Position A -- The Rationale of the Commonwealth:
It is unconscionable for anyone to keep that which is not his, and particularly when one has received a "government benefit" paid in error. Certainly the Commonwealth should be able to correct its blatant error and not have to issue additional checks on January 15th and therefore unnecessarily deplete the Commonwealth's limited resources. Moreover, no one would suffer. If the error of duplicate payments can be corrected by withholding the January 15th payment, the Commonwealth will not have "thrown away" $300,000 by reason of a programmer's error. The recipients should not scream "injustice" because they were indeed fortunate to receive prematurely their entire payments for the month of January on December 31st rather than to have it bifurcated with payments on December 31st and January 15th.

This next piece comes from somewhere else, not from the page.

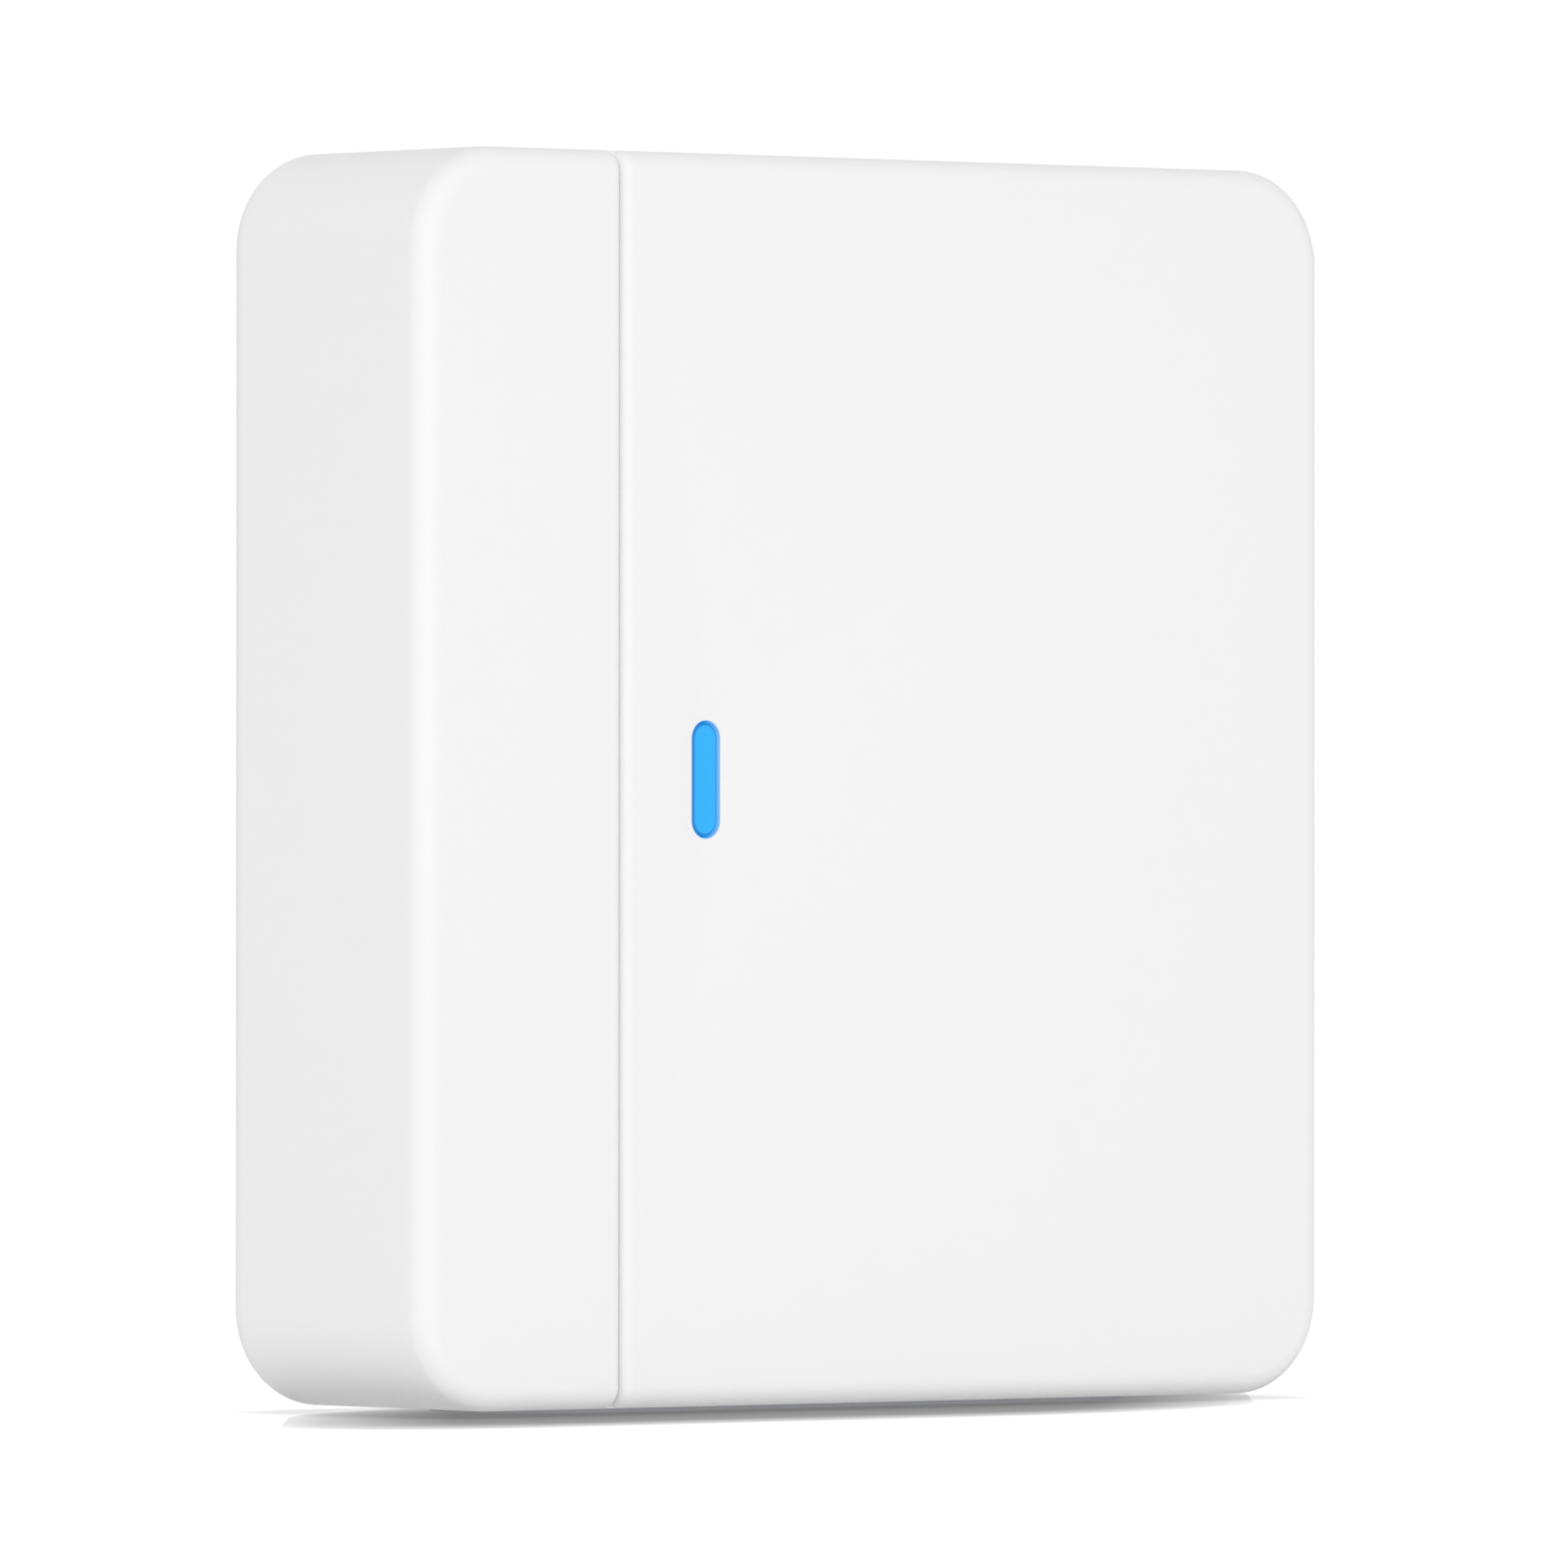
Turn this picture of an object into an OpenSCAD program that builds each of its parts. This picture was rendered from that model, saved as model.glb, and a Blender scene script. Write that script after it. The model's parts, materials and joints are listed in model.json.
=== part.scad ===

Position B -- The Rationale of the Plaintiffs:
Plaintiffs argue that this is not a case of first impression, for a three judge court of this circuit, in Cooper v. Laupheimer, 316 F. Supp. 264 (E.D. Pa. 1970) has previously dealt with the identical problem of duplicate payments by the DPW. Plaintiffs assert that in Cooper, supra, the court enjoined the defendants specifically from ever again utilizing the procedure it did in fact use in this case in January 1974. They rely, inter alia, on the language of the Cooper opinion which ". . . ordered that defendants be enjoined from seeking restitution of duplicate assistance payments by reducing current grants of AFDC to plaintiffs and their class". Id. at 270. Furthermore, plaintiffs contend the denial of the January 15th payment is repugnant to the rationale of Caldwell v. Laupheimer, 311 F. Supp. 853 (E.D. Pa. 1969), which held:
"That due process requires a hearing prior to the termination of public assistance is too clear to merit extended discussion. * * * Procedural fairness requires the notice must be timely and adequate, given within a reasonable time prior to the taking of any action, and specifying the proposed action and the grounds therefor, indicating the information needed to determine eligibility and advising the recipients of the right to be heard and to be represented by counsel." Id. at 855, 856.